Sony also had success with horror The Pope’s Exorcist, starring Russell Crowe as Father Gabriele Amorth, who was the Vatican’s chief exorcist between 1986 and 2016.

Earning $1.1 million from 207 screens, Simpson notes the film surpassed expectations, while Dell adds Crowe helped to draw in an older crowd. Chard believes a $3 million+ lifetime is acheiveable.

For Transmission, geriatric ward comedy Allelujah, starring Judi Dench and Jennifer Saunders, bowed to $172,173 from 96 screens or $189,962 with previews.

Also landing in the top 10 was Forum Distribution’s Es Jahano Door Kitte Chal Jindiye, a multiple narrative following of different Punjabi’s living legally or even illegally abroad. It collected $104,450 from just 20 screens.

Overall, exhibitors were pleased with the Easter line-up, with Dell reflecting that with strong holdovers in John Wick: Chapter 4, Dungeons & Dragons: Honour Among Thieves and Living, there was “a diversity of content that has been missing for a while and was appreciated by our patrons.”

Connelly echoed the sentiment, stating the weekend once again showed “audiences will flock to cinemas where there are attractive, ‘theatrical quality’ features to be enjoyed.”

According to Numero figures through to Sunday only, the top 20 titles tallied $19.7 million, up 111 per cent on the previous.

Now three weekends in, Studiocanal’s John Wick: Chapter 4 continues to hold well, gathering an extra $2.7 million to move to $16.6 million.

Paramount’s Dungeons & Dragons dropped only 29 per cent in its second frame to earn $1.9 million, advancing to $6.3 million.

After five weekends, Scream VI is starting to run out of puff for Paramount, earning $240,208 to bring its tally to $7.3 million.
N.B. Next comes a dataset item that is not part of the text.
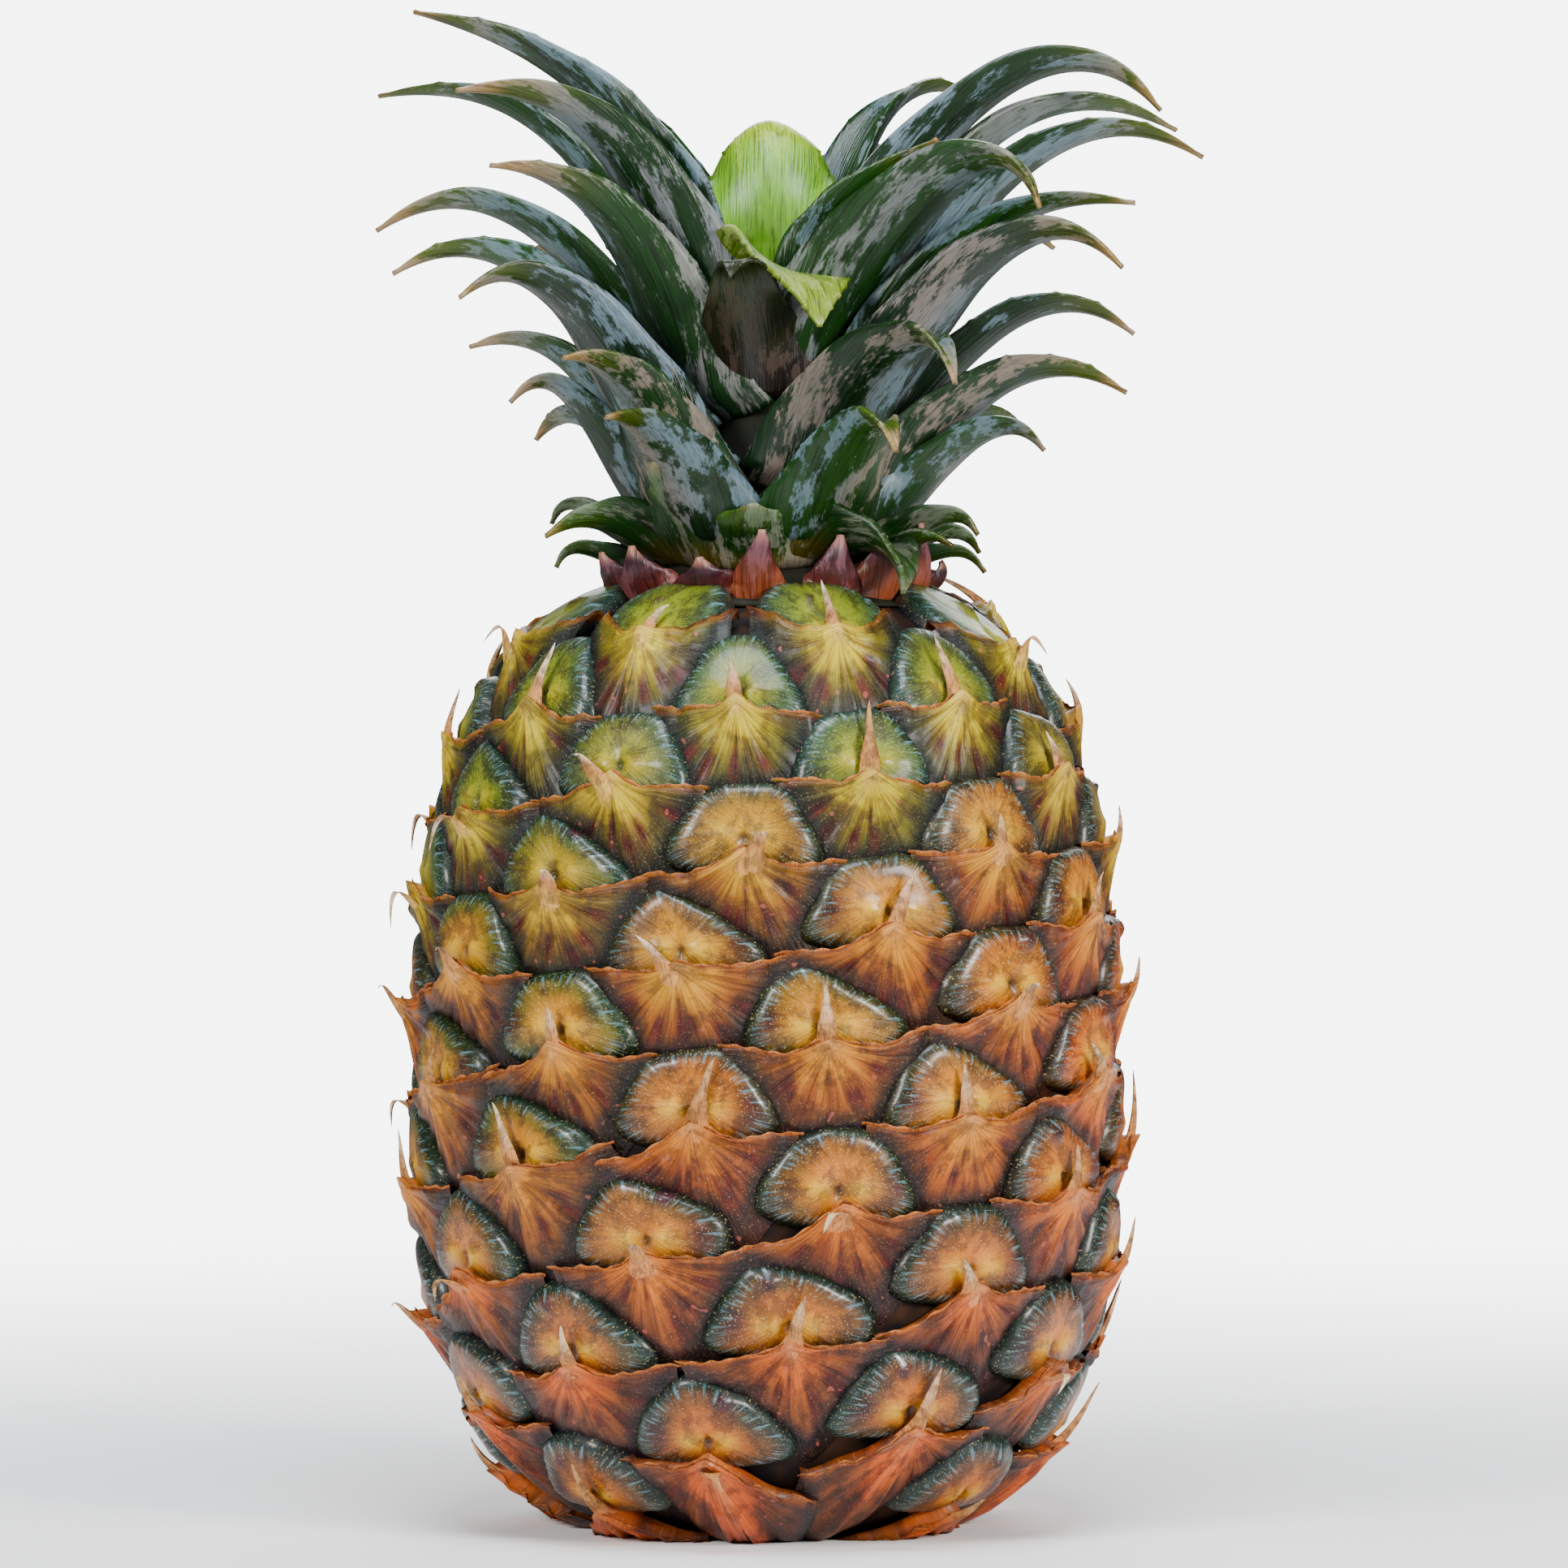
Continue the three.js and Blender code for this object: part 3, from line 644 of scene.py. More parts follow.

Ditto Shazam! Fury of the Gods for WB, which made $208,864 in its fourth frame to move to $4.7 million.

Bill Nighy-starrer Living collected $162,573 in its fourth frame to move to $2.4 million for Transmission.
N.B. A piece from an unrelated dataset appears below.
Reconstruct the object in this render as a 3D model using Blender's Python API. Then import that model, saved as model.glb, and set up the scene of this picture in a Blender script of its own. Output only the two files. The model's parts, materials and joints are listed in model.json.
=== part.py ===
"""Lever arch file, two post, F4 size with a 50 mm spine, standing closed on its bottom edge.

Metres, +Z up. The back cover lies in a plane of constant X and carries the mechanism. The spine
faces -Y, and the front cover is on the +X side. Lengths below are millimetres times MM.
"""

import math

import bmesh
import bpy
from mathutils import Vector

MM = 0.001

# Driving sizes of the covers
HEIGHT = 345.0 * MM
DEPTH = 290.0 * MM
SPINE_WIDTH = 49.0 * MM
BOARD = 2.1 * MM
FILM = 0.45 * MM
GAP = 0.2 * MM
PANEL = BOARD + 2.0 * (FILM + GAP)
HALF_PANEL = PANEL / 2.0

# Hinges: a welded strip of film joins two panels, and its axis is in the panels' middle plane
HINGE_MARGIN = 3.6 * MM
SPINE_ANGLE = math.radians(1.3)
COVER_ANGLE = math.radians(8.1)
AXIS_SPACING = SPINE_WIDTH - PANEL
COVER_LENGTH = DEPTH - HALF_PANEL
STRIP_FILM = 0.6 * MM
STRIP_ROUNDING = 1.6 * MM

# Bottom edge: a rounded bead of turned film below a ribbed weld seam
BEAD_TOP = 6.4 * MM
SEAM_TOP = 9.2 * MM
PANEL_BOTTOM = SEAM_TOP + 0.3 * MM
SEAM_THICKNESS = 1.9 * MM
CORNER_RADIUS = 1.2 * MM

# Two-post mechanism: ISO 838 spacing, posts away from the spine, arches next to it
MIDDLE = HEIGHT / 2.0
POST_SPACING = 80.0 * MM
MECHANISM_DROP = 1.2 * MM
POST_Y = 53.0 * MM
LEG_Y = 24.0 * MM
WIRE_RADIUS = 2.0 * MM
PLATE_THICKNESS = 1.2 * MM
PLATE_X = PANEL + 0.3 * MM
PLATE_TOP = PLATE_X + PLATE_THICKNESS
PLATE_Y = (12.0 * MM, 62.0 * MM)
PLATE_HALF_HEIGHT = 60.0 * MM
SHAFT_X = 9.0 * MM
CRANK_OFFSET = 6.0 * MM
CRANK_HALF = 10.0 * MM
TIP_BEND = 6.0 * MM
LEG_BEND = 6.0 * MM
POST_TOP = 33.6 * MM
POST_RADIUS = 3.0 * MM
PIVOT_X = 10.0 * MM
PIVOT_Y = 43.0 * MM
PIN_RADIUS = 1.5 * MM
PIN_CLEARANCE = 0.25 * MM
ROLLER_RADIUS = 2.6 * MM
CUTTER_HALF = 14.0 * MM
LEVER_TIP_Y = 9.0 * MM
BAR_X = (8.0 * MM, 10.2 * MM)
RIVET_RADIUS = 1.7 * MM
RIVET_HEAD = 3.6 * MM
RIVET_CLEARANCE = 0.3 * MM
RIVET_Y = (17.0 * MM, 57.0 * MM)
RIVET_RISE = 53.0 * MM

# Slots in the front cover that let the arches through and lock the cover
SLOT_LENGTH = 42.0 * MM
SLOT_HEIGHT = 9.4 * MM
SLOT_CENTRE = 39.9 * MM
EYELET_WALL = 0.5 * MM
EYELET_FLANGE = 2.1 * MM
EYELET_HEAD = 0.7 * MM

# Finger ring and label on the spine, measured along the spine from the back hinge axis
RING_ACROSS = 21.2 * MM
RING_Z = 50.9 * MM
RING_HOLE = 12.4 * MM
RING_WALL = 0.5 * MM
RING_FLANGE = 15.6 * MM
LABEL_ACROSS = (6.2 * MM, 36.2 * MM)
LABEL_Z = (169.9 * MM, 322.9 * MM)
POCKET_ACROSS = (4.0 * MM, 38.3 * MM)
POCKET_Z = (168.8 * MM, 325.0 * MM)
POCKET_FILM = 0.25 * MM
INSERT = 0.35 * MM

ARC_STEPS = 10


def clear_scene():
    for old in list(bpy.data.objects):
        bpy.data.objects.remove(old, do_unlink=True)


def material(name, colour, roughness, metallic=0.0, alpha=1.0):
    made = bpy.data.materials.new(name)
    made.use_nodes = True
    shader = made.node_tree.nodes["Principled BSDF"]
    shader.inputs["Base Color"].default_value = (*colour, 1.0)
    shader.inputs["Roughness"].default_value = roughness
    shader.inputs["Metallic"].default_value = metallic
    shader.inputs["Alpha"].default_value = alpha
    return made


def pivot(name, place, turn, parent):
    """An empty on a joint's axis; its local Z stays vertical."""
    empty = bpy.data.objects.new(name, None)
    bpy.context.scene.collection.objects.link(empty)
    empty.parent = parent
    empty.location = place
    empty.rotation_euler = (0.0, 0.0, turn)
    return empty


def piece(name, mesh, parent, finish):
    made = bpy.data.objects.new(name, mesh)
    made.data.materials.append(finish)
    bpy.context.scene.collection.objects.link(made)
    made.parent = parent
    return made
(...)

Of the Australian titles in release, Roadshow’s Of An Age added $18,522 in its third frame to move to $272,584 – Connelly notes it continues to attract an enthusiastic local audience at the Nova. Documentary Shackleton: The Greatest Story of Survival made $11,008 in its fifth for Kismet, putting it at $247,914.

Screen Inc. released dance film The Red Shoes: Next Step, co-directed by producer Jesse A’hern and Joanne Samuel, on 39 screens to $10,273, or $12,554 with previews.

All figures, supplied via Numero, are through Sunday.